Cool, you've targeted ARM on a common SoC and a desktop PC. Now do sh2, sh4, m68k or even xtensa with Zig with a standard build.

They chose to build Zig on top of the worst compiler backend toolchain for embedded support.

Man, it hasn’t even fucking reached 1.0 yet. The fact that the default install can target multiple architectures (including C dependencies) is nothing short of impressive.

Does GCC target any of those in its standard build? Oh. Wait. It doesn’t. It builds for only one architecture at a time and if you want anything else you’ll need to recompile the compiler.

LLVM is even intended to be optional in future, and the Zig team is well on their way to making that a reality with the work on stage2.

What backend would you suggest for embedded support?

  • Zig is 6 years old, and years-old issues exist in their task tracker requesting support for some of these targets.

    You _cannot_ simply recompile LLVM to support the targets I listed without using unsupported, risky patches from community sources; if any such patches exist.
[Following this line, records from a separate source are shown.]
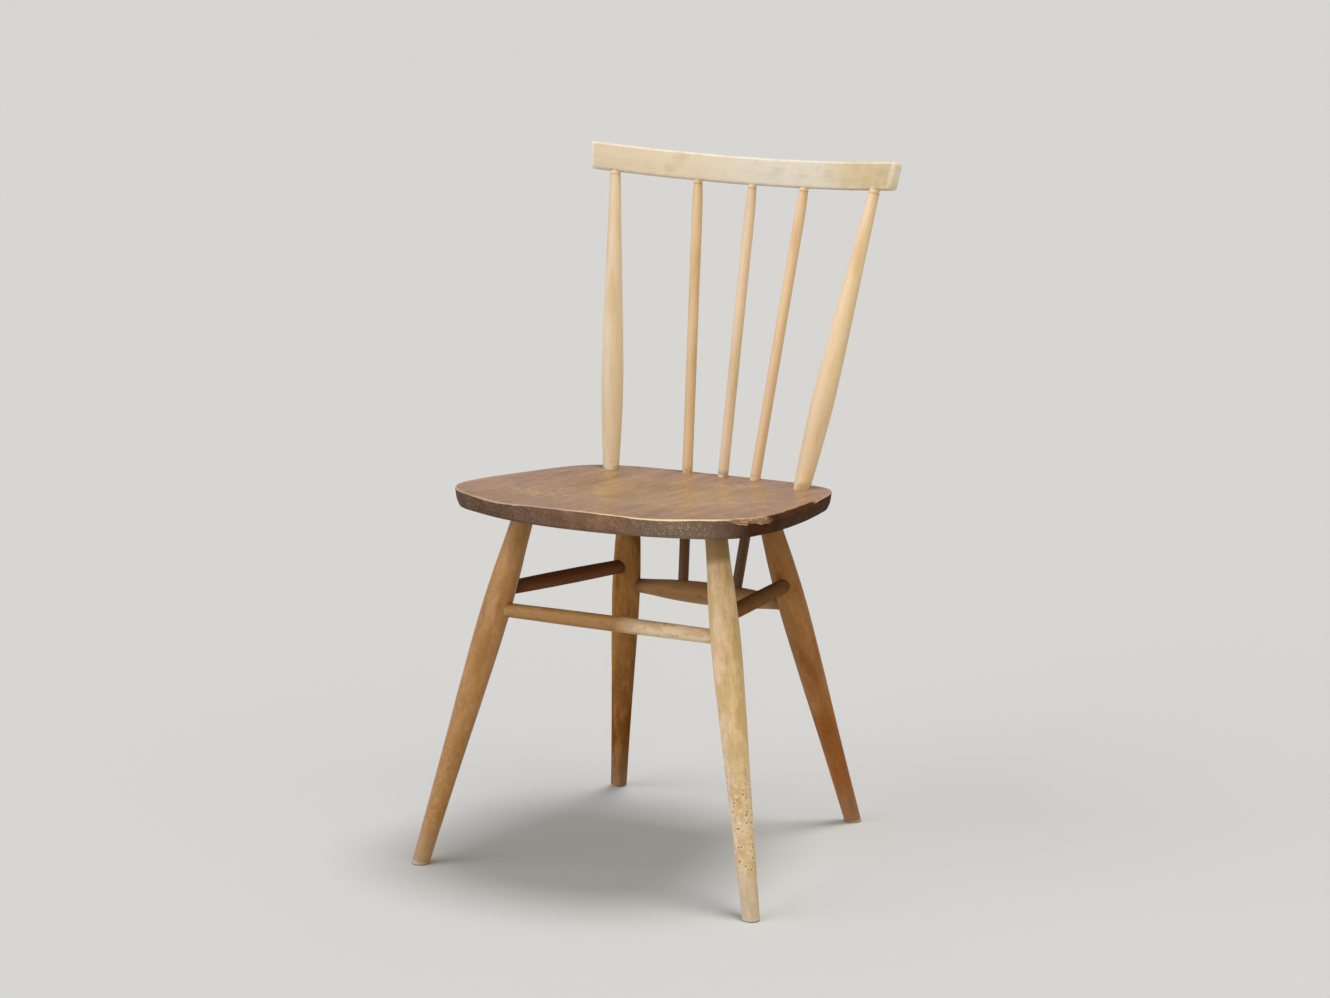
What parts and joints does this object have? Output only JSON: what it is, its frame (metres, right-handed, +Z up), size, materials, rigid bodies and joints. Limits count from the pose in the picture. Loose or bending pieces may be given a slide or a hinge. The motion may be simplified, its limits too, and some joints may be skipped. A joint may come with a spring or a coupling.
{
  "type": "worn stick-back kitchen chair",
  "caption": "Wooden kitchen chair with a dished seat, splayed turned legs tied by stretchers, and a back of turned sticks under a bent crest rail.",
  "frame": {"origin": "on the floor, in the middle of the chair's width and depth", "axes": "+Z up, -Y towards the front of the seat, +X to the right as seen from the front"},
  "size_m": [0.439, 0.4752, 0.7994],
  "materials": {
    "seat_wood": "worn bare elm, matte, with scuffs, a chipped front corner and pale rubbed edges",
    "crest_wood": "rubbed pale beech, satin to matte",
    "stick_wood": "old clear finish on straw-coloured beech, satin",
    "leg_wood": "old honey-brown clear finish, rubbed and speckled, with worn feet"
  },
  "bodies": {
    "root": {"seat": "seat_wood", "crest_rail": "crest_wood", "front_left_leg": "leg_wood", "front_right_leg": "leg_wood", "rear_left_leg": "leg_wood", "rear_right_leg": "leg_wood", "front_stretcher": "leg_wood", "rear_stretcher": "leg_wood", "left_side_stretcher": "leg_wood", "right_side_stretcher": "leg_wood", "left_outer_stick": "stick_wood", "right_outer_stick": "stick_wood", "left_inner_stick": "stick_wood", "right_inner_stick": "stick_wood", "centre_stick": "stick_wood"}
  },
  "joints": []
}
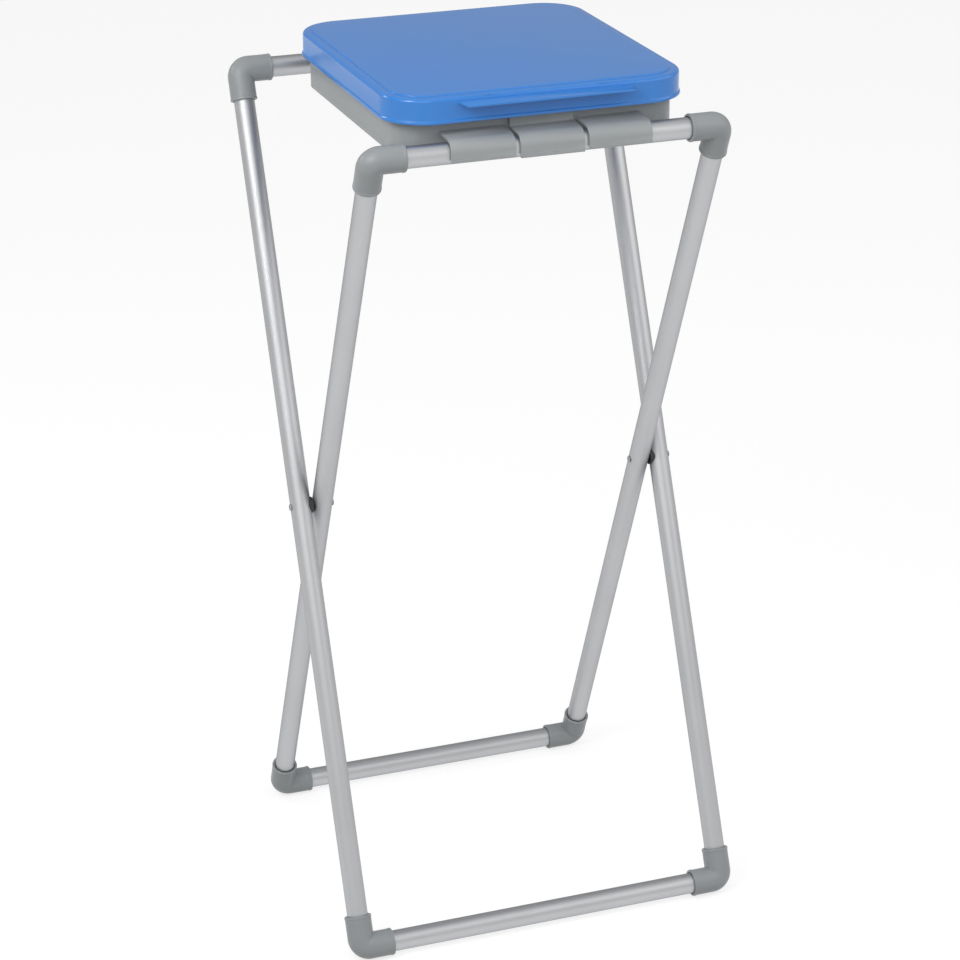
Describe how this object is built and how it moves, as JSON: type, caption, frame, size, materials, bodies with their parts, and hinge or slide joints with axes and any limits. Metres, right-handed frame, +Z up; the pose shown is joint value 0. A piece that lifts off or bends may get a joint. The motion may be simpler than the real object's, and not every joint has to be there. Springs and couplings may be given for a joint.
{
  "type": "bin bag holder",
  "caption": "Folding scissor stand of round tube with moulded elbows, a ring that holds a bin bag's mouth open, a clamp frame on its rim and a hinged lid.",
  "frame": {"origin": "on the floor, under the middle of the open stand", "axes": "+Z up, -Y towards the front, where the lid's finger ledge and the hooks are, and +X along the bars"},
  "size_m": [0.4612, 0.423, 0.972],
  "materials": {
    "tube": "satin",
    "elbow": "moulded, fine texture",
    "ring": "moulded, smooth",
    "lid": "gloss",
    "rivet": "plated",
    "spacer": "moulded"
  },
  "bodies": {
    "outer_frame": {"outer_leg_left": "tube", "outer_leg_right": "tube", "rear_top_bar": "tube", "front_foot_bar": "tube", "elbow_rear_top_left": "elbow", "elbow_rear_top_right": "elbow", "elbow_front_foot_left": "elbow", "elbow_front_foot_right": "elbow", "pivot_rivet_left": "rivet", "pivot_rivet_right": "rivet", "pivot_spacer_left": "spacer", "pivot_spacer_right": "spacer"},
    "inner_frame": {"inner_leg_left": "tube", "inner_leg_right": "tube", "front_top_bar": "tube", "rear_foot_bar": "tube", "elbow_front_top_left": "elbow", "elbow_front_top_right": "elbow", "elbow_rear_foot_left": "elbow", "elbow_rear_foot_right": "elbow"},
    "ring": {"bag_ring": "ring"},
    "clamp": {"clamp_frame": "ring"},
    "cover": {"lid": "lid"}
  },
  "joints": [
    {"name": "frame_fold", "type": "hinge", "parent": "outer_frame", "child": "inner_frame", "pos_m": [0, 0, 0.465], "axis": [-1, 0, 0], "range_deg": [0, 43.5]},
    {"name": "ring_swing", "type": "hinge", "parent": "outer_frame", "child": "ring", "pos_m": [0, 0.1965, 0.915], "axis": [-1, 0, 0], "range_deg": [0, 257]},
    {"name": "clamp_swing", "type": "hinge", "parent": "ring", "child": "clamp", "pos_m": [0, 0.1965, 0.915], "axis": [-1, 0, 0], "range_deg": [0, 40]},
    {"name": "lid_hinge", "type": "hinge", "parent": "clamp", "child": "cover", "pos_m": [0, 0.155, 0.945], "axis": [-1, 0, 0], "range_deg": [0, 90]}
  ],
  "couplings": [
    {"joint": "ring_swing", "follows": "frame_fold", "ratio": 5.9}
  ]
}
The multiple architecture support in one binary is a pointless feature when installing multiple GCC builds only takes a tiny, insignificant fraction of my development machine's disk space. Never in my life have I thought "Wow, I'd really speed up development if GCC was one enormous binary holding all possible targets."

    Zig's best path forward is to support targeting C as a first tier target; which they seem to be interested in doing.